The new management proposal would set a minimum statewide cougar population of at least 3,000 cats, but would not initially require any killing.
However, if cougar-related problems exceed the 1993 levels in any of six management zones, the state could embark on aggressive population-reduction efforts in the specific region, said Ron Anglin, the wildlife division director of the Department of Fish and Wildlife.
That way, the state could prevent problems before they occur, rather than waiting for the inevitable trouble when too many cougars populate an area.
He said the plan could open the door to aggressive population control at the onset, because more cougars means more incidents.
The plan does not allow a return of recreational hunting of cougars with dogs, which was outlawed by voters, he said.
Mountain lions are fiercely territorial, so if there are more of them, it means they will encroach into developed or agricultural areas.
The proposal is music to the ears of the livestock industry, which has weathered years of losses to the appetites of predators, said Richard Kosesan, executive director of the Oregon Sheep Growers Association.
”There were more than $660,000 in losses to sheep producers last year, and that’s just what was reported,” he said. ”To suggest predation is not a major problem is mistaken.”
He said many sheep growers would like to see the cougar population even lower than the 1994 levels.
But on the flip side, the cougar plan is drawing a sharp reaction from pro-wildlife groups who say cougar killing is the wrong answer, and that humans and the predators can coexist in rural Oregon.
On Wednesday, the Sacramento-based Mountain Lion Foundation launched a public education campaign to encourage non-lethal ways to control Oregon’s growing cougar population.
”If there are no cougars, there are no conflicts, but I don’t think Oregonians want to see that,” said Michelle Cullens, the nonprofit group’s director of conservation programs.
”It’s a value judgment,” she said. ”Do we want managed populations of game animals or populations coexisting in a truly wild state?”
The organization is helping build a cougar-proof livestock pen at a goat farm near Salem this weekend.

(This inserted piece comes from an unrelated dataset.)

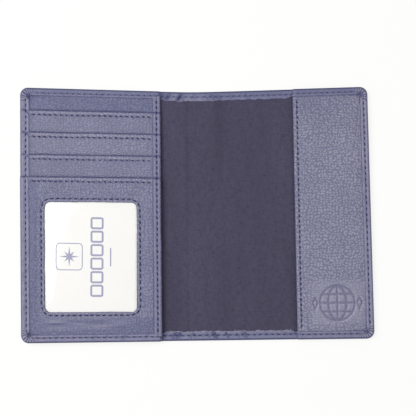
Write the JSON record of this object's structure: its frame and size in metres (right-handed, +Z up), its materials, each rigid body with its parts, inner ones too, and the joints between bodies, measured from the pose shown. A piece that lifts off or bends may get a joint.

It also suggests the use of more dogs and llamas to keep predators at bay.
Cullens said if people kill cougars, other cougars or other predators such as coyotes will simply occupy the territory.
”Killing cougars doesn’t solve the problem,” she said.
But Kosesan and Anglin, the wildlife division director, said it would be impractical and expensive to expect the state’s large-scale livestock operations to erect and maintain covered pens for all their animals in all their pastures and rangeland.
”What they’re talking about probably works, but may not be practical all the time,” Anglin said.
Hungry cougars have gone into barns to kill animals and even onto back porches to eat pets, he said.
The wildlife commission will get a briefing today and then hear testimony on the 135-page plan. The state has already received more than 1,400 written comments, and will accept testimony until a final decision is made, Anglin said.
The soonest that will occur is in February, but there is no deadline and commissioners can take longer to endorse a plan or make changes, he said.
He said the state has an obligation to maintain not only cougars but other species – plus protect humans and livestock.
”This will allow us in targeted areas to proactively go in and kill cougars where there are going to be problems, instead of waiting for those to happen,” he said.